Really, Scoble couldn't be more emphatic about this -- and I wonder when he will blog this so it will get more attention -- the information is locked inside the less-viewed Gillmor Gang video.
"Google doesn't know I listened to Skrylix on Spotify on the way to Petaluma; Google doesn't know what Foodspotters shows, which is that I'm at a sushi restaurant. Google is fucked! Facebook has that data!"
I suddenly realized why Google may have bothered grabbing data from wireless connections like emails and content snippets while it is out ostensibly doing Street View.
It can't get that data from mobile phones and apps any other way.
All the apps are published on FB, Google cannot see that data. Google has to go and crawl it we give it permission -- and that means having an Android phone, not an i-phone from Apple or another company.
"Larry Page complains that FB is not giving up their data," says Gillmor. "Google has a problem."

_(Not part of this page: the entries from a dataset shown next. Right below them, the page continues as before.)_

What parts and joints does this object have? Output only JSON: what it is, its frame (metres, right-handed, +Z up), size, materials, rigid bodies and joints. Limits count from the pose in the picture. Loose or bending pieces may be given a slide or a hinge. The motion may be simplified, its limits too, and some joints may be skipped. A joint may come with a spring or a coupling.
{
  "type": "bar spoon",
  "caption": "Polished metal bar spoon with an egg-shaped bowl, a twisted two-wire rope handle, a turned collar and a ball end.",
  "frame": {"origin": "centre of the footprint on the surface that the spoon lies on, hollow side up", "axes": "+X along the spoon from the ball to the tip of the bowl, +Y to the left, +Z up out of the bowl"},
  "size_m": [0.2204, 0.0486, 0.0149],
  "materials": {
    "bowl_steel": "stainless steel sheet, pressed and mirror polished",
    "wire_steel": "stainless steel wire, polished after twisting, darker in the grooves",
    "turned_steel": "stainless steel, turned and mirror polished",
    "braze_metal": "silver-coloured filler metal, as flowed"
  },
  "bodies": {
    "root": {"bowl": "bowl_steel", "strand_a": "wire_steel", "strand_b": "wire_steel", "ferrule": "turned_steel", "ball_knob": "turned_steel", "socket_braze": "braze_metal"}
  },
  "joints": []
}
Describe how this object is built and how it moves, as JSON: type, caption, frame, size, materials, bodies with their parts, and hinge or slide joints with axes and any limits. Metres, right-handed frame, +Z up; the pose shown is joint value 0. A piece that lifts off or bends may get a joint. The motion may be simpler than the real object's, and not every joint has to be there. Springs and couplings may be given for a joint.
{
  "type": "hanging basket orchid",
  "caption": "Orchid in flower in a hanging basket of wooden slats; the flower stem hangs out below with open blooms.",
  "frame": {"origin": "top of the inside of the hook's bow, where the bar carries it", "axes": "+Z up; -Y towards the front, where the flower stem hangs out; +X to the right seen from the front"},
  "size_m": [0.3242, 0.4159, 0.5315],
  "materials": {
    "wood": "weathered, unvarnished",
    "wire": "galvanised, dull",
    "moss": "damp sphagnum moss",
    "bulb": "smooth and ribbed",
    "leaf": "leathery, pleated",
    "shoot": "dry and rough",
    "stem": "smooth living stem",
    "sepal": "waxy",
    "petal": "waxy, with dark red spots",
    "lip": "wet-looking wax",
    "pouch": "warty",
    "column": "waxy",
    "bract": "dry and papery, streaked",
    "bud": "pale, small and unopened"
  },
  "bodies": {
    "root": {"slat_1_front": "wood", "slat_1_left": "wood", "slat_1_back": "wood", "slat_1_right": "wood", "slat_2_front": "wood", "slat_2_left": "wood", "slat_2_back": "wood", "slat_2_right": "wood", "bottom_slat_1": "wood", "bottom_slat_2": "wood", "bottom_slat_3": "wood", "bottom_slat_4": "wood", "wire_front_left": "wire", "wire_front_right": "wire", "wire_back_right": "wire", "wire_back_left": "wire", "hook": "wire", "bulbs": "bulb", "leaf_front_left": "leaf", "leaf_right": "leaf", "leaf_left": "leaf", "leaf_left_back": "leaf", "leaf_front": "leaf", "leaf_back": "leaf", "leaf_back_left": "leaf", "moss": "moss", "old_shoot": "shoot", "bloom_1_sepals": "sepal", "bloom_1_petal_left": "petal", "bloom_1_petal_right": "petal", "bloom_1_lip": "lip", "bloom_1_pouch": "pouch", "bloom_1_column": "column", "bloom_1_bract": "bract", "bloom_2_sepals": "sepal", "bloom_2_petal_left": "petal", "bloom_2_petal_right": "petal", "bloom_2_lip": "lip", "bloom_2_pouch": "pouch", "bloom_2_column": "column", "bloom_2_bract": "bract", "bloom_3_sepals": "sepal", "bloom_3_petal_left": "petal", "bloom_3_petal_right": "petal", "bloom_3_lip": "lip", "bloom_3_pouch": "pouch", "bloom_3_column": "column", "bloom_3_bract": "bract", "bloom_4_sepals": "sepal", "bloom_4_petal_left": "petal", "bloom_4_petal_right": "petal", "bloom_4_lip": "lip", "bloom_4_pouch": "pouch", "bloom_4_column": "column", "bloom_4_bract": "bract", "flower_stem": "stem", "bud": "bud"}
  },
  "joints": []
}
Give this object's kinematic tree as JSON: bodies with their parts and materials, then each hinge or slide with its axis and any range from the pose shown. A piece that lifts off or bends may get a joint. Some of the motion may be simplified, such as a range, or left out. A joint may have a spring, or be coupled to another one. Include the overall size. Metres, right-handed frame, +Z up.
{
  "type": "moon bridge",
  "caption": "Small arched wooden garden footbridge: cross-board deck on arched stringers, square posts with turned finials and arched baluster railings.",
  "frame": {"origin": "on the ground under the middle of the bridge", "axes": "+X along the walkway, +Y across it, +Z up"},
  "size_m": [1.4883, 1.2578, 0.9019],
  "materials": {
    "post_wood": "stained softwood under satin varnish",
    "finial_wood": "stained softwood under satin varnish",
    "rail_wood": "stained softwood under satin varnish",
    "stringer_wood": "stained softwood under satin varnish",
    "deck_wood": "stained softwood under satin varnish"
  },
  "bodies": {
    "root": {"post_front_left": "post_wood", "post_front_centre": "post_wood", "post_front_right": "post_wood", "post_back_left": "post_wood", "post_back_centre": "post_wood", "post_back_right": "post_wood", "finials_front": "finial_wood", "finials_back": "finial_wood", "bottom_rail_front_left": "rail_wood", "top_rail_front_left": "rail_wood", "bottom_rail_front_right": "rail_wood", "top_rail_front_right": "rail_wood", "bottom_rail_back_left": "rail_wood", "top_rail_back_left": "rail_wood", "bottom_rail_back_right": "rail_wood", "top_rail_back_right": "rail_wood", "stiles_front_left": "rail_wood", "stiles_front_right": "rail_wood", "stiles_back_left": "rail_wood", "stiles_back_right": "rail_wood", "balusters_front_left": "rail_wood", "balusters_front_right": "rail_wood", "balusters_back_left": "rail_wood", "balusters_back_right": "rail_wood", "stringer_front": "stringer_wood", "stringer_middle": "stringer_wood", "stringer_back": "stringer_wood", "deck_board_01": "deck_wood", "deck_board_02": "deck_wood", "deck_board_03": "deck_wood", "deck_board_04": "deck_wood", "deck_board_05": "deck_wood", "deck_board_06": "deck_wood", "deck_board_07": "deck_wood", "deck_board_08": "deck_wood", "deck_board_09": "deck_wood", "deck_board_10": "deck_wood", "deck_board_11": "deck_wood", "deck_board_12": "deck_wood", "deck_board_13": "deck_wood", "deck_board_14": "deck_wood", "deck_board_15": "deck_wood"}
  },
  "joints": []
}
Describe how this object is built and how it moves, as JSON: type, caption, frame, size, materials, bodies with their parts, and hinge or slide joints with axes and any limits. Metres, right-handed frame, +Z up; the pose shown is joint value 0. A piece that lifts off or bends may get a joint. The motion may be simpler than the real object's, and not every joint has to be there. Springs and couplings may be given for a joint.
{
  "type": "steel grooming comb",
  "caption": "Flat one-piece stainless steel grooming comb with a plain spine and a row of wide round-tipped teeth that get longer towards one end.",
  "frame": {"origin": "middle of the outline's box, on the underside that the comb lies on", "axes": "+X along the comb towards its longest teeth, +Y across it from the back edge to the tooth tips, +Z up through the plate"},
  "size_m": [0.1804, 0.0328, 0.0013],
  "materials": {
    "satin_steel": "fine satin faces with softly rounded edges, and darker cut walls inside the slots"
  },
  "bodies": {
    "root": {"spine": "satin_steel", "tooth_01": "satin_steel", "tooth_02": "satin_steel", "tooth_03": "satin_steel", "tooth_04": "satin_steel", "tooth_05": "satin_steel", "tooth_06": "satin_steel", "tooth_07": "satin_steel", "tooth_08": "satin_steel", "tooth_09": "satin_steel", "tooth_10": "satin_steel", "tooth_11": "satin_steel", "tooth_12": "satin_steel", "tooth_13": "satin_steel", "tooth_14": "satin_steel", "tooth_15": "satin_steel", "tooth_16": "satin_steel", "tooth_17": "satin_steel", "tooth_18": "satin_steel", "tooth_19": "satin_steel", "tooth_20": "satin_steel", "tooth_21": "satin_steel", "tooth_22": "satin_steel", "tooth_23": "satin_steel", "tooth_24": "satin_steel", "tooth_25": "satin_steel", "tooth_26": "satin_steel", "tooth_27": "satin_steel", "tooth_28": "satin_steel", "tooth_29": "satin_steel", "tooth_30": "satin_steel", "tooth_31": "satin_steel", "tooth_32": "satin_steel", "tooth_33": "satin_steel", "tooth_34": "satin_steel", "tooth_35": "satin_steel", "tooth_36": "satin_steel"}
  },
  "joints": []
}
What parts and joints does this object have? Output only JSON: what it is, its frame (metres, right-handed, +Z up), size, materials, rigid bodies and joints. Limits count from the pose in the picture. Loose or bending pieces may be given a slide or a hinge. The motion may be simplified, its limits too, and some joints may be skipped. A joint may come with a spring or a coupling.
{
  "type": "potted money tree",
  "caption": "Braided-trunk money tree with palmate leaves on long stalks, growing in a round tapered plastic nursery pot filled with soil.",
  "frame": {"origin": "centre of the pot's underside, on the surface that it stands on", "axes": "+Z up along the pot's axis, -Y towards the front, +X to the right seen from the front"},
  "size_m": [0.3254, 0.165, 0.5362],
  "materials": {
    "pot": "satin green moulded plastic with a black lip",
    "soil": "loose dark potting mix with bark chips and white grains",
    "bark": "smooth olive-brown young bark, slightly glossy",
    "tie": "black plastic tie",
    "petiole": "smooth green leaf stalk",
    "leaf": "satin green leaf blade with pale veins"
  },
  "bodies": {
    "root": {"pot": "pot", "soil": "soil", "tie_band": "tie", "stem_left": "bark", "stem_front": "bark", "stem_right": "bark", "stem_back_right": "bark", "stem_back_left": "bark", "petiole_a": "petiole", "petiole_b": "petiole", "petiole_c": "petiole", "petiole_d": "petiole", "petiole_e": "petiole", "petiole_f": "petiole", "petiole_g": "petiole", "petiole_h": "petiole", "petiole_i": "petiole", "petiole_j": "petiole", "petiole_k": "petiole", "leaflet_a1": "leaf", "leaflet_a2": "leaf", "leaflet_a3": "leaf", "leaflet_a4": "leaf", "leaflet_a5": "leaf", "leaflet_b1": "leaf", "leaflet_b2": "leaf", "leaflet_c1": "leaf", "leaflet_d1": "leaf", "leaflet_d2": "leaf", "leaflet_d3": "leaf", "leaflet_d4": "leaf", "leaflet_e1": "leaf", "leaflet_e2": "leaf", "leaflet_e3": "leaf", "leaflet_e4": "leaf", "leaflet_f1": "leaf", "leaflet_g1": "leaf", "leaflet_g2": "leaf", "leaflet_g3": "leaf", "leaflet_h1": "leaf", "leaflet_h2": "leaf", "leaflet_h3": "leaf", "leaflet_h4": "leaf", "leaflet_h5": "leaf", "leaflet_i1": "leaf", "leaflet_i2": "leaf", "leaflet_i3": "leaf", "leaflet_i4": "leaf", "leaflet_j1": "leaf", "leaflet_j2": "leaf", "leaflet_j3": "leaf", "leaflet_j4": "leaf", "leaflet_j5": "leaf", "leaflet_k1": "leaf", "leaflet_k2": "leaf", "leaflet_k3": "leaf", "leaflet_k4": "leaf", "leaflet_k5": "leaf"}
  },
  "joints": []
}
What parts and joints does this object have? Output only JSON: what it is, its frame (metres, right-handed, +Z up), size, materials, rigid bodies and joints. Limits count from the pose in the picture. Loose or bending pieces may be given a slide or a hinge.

It's why the geeks, including himself for years, who are Google-centric if not Google engineers themselves have loudly demanded social media to be "open" and that everybody be able to port data in and out -- so that Google could do the same thing and have everybody's data, too. I never bought the line; it is the technocommunist line, and the only way we can have any semblance of freedom and privacy is if there are multiple big entities vying for us and competing with each other. The commons is not the answer in the way they imagine; the commons will be built up by walled gardens and choice, not collectivization.
Now the collectivization is not to be (you can see Scoble arguing with others mourning the death of the common web on his blog) -- but Google can hardly sit still with this for long. If even I've noticed it and especially Scoble has noticed it and dramatically expressed it, and probably hundreds of others, they will have to "do something".
Somehow, I don't see people adapting to the G0ogle glasses, but they might rush them out as a glorified i-phone with the screen in a flip-top or welded into one of the eye pieces to the side as you see in prototypes. And Google will probably buy up some of these apps so they can get the data.